Lester Thurow, an MIT economist, will discuss "The Current Economic Predicament" at 8:30 p.m. in Emerson 305. If Thurow's name rings a bell, you may have taken Ec 10. Thurow was the one who talked about "job competition"--a scenario where jobs search for workers--as opposed to the standard theory of "wage competition" in which workers run around looking for jobs. Thurow's theory has numerous applications in the study of black-white income disparities, and explaining in general why some people have more money than others.

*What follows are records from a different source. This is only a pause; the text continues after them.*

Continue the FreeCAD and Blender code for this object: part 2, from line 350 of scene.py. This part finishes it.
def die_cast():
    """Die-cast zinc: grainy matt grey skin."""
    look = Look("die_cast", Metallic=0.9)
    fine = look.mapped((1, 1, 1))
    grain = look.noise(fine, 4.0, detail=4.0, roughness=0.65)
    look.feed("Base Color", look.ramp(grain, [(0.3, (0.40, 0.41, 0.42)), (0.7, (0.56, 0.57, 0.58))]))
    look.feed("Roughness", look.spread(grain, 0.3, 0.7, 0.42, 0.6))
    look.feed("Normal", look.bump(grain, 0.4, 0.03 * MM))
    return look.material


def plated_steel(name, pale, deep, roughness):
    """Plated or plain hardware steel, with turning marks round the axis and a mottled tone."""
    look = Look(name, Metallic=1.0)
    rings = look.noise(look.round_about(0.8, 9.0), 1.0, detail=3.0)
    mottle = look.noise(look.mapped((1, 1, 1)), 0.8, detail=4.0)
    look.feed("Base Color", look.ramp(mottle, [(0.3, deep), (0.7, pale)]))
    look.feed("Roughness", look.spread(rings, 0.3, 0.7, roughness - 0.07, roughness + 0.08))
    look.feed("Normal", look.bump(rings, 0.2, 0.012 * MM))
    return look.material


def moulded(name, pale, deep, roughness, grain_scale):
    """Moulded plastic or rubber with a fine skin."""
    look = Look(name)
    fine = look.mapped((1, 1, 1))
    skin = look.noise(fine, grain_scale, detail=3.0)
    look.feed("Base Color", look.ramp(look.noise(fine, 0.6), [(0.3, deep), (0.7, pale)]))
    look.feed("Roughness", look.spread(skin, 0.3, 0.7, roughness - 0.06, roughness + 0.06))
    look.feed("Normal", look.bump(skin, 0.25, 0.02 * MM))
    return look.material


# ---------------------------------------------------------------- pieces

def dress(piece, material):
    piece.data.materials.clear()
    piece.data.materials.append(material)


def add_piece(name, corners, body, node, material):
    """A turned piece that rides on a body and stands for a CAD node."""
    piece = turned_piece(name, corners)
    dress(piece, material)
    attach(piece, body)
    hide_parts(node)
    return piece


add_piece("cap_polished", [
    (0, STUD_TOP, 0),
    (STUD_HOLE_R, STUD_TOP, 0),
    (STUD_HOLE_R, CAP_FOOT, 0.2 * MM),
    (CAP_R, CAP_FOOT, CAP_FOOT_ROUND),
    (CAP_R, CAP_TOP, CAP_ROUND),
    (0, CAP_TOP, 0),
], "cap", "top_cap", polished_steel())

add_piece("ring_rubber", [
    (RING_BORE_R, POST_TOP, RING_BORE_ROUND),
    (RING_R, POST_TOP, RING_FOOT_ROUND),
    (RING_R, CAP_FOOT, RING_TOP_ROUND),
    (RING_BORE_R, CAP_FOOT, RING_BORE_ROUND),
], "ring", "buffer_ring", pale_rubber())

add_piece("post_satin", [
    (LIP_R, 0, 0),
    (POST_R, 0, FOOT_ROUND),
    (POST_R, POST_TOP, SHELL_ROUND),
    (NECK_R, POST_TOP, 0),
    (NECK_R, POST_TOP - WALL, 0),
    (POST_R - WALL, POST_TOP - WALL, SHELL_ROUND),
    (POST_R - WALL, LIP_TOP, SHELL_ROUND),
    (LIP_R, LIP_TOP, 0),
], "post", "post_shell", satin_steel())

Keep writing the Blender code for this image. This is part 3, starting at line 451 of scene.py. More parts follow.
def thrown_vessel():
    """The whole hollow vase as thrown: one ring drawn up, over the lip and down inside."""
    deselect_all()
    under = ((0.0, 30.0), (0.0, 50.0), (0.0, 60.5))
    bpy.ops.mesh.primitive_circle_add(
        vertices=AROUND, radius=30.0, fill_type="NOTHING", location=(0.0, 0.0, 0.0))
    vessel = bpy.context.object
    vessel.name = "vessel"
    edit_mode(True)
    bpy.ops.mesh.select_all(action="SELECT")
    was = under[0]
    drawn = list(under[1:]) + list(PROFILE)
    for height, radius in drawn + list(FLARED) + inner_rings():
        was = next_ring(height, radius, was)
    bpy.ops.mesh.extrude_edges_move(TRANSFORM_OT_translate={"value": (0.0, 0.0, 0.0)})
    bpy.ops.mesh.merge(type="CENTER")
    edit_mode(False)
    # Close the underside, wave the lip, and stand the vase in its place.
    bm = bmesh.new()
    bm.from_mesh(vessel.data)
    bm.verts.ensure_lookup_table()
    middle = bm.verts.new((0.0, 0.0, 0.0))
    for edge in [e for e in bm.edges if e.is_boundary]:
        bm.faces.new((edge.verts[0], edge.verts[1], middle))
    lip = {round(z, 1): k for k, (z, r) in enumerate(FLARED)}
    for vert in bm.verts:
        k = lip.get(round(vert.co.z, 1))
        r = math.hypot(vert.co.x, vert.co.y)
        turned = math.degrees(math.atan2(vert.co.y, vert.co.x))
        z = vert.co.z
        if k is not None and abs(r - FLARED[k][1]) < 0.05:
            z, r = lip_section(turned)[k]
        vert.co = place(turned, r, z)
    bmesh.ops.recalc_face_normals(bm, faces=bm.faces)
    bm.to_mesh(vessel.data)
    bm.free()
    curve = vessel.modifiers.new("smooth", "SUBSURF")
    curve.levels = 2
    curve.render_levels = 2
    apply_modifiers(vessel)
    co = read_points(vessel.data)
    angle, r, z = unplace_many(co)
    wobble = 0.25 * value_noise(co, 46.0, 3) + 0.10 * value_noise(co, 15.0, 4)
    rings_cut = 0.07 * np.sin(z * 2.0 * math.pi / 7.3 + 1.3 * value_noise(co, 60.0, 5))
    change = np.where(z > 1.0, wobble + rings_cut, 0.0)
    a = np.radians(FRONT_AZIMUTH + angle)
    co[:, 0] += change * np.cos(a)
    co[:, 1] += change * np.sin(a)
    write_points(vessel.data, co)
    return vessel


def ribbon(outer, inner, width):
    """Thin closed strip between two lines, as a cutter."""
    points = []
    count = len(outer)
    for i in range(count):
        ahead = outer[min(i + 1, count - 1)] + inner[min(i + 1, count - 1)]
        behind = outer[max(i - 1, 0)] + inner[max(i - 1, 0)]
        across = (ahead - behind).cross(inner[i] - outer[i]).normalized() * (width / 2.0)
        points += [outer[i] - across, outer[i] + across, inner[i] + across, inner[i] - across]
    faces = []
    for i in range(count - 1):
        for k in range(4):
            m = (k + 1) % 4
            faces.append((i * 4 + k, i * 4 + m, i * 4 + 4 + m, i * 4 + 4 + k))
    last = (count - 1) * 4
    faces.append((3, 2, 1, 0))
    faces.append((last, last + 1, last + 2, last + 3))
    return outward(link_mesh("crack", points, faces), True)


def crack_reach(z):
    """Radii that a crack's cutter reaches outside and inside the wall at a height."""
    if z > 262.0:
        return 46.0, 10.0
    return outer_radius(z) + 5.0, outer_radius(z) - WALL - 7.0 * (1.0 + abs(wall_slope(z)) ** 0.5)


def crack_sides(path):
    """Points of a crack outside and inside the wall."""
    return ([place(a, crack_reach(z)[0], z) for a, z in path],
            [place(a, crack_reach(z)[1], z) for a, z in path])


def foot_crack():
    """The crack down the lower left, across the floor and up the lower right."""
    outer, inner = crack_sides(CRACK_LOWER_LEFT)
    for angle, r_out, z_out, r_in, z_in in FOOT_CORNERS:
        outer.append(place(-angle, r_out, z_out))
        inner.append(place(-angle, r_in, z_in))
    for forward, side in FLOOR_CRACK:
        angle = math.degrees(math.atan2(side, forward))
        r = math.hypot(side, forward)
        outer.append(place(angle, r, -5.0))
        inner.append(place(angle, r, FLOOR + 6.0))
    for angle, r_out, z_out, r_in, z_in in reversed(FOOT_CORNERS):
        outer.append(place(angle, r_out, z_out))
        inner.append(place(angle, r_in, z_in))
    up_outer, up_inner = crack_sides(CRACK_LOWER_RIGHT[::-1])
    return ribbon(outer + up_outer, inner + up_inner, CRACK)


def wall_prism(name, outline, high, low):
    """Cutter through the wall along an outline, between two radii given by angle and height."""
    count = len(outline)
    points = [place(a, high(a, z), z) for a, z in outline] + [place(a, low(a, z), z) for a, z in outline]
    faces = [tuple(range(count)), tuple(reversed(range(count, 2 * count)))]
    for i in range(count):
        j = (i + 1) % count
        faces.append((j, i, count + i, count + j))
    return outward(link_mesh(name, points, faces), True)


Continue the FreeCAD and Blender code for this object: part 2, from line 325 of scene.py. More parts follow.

This last is a topic that Thurow examined in his most recent book, "Generating Inequality: Mechanisms of Distribution in the U.S. Economy."
The Biblical Rationale for the Commandments will be discussed by Jon Levenson, assistant professor of Religion and Biblical Studies at Wellesley, at 8 p.m. in Science Center A.
Composer Aron Copland and pianist Leo Smit will discuss the music they will play in concert on Wednesday night at a "Learning from Performers" lecture in the Kirkland Junior Common Room at 4 p.m. The lecture is free, but tickets are required and can be obtained at the Holyoke Center Ticket Office starting today.
WEDNESDAY, NOVEMBER 2
"U.S. Nuclear Nonproliferation Policy" will be the topic of a discussion by Joseph Nye, Deputy to the Undersecretary of State for Security Assistance, Science and Technology. Nye will speak in Seminar Room 1 in the Center for International Affairs at 4 p.m.
"Successful Motivation of Ghetto Students" will be discussed by Samuel Woodward, professor at Howard University, in the Fredrick Douglass Room, on the ground floor of 77 Dunster Street at 7:30 p.m.